▸ RECORDED INFORMATION
Start

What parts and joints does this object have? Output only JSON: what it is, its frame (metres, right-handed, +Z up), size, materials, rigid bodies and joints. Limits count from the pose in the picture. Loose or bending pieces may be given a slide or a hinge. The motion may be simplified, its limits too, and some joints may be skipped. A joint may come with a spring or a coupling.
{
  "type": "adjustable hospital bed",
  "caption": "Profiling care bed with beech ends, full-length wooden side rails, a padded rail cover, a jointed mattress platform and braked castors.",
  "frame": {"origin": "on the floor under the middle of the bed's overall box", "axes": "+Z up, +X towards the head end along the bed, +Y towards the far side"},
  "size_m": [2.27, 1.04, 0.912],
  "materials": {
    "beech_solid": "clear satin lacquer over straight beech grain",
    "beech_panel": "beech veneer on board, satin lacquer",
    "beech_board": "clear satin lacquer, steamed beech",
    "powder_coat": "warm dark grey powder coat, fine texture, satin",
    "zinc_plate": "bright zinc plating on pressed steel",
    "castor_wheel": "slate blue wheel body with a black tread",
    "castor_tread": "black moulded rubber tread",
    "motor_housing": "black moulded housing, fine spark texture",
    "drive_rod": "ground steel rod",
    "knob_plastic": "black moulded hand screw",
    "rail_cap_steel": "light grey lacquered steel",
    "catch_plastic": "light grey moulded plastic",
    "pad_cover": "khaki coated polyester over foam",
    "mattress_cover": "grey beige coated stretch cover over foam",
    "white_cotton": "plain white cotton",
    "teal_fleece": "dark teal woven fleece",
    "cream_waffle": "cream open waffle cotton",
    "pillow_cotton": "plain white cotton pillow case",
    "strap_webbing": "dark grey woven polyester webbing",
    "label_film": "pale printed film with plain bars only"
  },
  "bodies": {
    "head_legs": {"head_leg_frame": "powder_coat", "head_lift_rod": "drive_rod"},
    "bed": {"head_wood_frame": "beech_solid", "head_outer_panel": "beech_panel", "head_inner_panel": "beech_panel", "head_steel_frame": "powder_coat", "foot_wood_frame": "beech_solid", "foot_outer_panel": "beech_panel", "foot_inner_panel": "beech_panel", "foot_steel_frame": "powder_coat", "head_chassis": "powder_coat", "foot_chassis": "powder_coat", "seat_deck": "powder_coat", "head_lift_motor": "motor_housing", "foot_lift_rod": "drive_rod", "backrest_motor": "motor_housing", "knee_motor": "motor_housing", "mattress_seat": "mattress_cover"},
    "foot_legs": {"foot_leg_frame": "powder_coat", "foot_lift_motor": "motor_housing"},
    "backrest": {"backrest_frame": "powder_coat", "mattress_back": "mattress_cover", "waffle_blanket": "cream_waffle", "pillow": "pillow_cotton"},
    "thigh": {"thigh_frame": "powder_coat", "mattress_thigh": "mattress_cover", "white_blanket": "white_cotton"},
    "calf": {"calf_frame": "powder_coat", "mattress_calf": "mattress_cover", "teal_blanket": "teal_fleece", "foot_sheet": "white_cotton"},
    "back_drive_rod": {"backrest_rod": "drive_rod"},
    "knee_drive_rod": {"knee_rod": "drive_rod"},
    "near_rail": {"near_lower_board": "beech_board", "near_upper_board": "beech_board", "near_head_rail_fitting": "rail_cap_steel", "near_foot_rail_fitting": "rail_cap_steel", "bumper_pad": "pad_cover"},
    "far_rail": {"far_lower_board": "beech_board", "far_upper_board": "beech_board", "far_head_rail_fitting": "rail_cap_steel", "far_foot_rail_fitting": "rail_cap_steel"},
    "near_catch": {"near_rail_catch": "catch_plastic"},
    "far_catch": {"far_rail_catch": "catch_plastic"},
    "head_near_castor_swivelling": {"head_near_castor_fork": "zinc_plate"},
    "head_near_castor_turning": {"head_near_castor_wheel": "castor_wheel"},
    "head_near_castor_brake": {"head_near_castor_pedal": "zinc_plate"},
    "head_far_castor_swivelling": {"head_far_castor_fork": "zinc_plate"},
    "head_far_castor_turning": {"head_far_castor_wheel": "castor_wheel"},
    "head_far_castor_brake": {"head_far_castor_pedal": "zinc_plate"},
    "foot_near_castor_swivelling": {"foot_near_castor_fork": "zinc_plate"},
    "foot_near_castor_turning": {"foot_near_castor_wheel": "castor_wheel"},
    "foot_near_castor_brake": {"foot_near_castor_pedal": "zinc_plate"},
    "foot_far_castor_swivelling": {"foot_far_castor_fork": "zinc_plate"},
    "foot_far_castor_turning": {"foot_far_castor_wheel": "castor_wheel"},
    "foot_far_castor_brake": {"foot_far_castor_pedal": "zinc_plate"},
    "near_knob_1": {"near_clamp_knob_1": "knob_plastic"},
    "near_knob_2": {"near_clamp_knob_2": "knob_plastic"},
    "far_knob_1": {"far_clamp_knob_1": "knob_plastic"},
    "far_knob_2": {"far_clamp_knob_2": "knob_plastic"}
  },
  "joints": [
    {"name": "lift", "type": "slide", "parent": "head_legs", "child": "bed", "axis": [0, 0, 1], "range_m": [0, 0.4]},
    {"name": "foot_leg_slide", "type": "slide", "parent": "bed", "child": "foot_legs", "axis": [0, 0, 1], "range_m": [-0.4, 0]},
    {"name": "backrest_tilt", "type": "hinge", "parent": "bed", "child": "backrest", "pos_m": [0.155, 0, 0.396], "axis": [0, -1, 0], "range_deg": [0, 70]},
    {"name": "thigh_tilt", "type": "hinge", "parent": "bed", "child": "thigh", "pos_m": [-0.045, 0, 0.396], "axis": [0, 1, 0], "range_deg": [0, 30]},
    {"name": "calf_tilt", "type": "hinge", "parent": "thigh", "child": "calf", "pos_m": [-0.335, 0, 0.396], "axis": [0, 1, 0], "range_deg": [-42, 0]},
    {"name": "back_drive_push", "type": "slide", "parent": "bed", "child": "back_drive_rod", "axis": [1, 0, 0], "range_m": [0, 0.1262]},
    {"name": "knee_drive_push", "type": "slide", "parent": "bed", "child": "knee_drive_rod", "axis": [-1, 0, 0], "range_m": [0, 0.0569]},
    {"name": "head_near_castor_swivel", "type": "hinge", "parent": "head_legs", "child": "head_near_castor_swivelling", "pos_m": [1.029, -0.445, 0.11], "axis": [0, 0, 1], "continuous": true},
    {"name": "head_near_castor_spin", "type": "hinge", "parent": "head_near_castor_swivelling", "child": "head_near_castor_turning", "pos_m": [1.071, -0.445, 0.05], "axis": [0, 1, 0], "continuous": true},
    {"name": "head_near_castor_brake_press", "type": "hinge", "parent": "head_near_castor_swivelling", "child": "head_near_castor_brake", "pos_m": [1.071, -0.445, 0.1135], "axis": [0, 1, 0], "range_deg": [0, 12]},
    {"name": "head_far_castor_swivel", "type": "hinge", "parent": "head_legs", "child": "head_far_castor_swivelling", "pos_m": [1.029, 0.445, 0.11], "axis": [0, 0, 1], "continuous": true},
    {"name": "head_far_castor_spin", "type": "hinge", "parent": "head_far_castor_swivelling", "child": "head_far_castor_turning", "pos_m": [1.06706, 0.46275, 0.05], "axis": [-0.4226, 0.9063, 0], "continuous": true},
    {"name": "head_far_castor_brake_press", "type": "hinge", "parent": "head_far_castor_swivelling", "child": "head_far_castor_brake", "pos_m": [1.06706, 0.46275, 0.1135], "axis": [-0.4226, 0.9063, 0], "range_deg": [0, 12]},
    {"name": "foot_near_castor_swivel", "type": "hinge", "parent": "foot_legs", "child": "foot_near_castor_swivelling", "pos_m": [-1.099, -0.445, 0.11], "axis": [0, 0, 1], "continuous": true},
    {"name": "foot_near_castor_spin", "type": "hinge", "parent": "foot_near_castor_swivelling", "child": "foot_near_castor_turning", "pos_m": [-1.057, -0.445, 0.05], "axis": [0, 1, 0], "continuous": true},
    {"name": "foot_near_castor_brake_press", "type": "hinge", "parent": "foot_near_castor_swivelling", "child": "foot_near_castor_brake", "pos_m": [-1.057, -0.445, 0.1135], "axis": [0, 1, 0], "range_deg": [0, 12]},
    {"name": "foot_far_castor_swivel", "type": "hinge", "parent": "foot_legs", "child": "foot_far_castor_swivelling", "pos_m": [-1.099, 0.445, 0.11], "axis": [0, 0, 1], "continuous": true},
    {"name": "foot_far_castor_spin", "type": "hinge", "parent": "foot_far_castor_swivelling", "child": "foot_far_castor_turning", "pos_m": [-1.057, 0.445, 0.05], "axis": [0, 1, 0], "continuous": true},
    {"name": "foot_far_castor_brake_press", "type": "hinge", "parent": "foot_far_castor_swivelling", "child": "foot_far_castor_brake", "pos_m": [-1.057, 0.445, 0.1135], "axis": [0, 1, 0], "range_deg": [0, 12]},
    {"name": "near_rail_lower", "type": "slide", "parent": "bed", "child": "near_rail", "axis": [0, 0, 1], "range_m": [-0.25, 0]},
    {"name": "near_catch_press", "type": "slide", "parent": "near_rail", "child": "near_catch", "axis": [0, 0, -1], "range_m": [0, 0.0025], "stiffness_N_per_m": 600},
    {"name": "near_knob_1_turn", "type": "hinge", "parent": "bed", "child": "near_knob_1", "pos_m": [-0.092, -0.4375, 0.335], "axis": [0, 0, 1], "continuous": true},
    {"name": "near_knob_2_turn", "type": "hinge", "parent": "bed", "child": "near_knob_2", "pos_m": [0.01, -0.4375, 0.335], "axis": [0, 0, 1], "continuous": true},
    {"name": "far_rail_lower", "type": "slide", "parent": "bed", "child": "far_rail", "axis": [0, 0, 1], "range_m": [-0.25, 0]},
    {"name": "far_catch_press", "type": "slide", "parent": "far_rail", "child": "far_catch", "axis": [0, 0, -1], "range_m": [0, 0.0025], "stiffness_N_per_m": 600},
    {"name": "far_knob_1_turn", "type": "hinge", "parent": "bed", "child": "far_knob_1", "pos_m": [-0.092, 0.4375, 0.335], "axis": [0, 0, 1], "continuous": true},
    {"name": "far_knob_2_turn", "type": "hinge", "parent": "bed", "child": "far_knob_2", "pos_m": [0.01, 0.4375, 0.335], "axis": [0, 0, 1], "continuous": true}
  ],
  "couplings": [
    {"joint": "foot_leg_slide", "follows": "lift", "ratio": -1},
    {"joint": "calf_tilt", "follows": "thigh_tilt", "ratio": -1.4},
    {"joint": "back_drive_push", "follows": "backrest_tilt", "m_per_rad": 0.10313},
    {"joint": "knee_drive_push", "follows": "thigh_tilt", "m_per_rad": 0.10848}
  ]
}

End

Locate all lines in the listing above with the word "joints". Copy them.

What parts and joints does this object have? Output only JSON: what it is, its frame (metres, right-handed, +Z up), size, materials, rigid bodies and joints. Limits count from the pose in the picture. Loose or bending pieces may be given a slide or a hinge. The motion may be simplified, its limits too, and some joints may be skipped. A joint may come with a spring or a coupling.
  "joints": [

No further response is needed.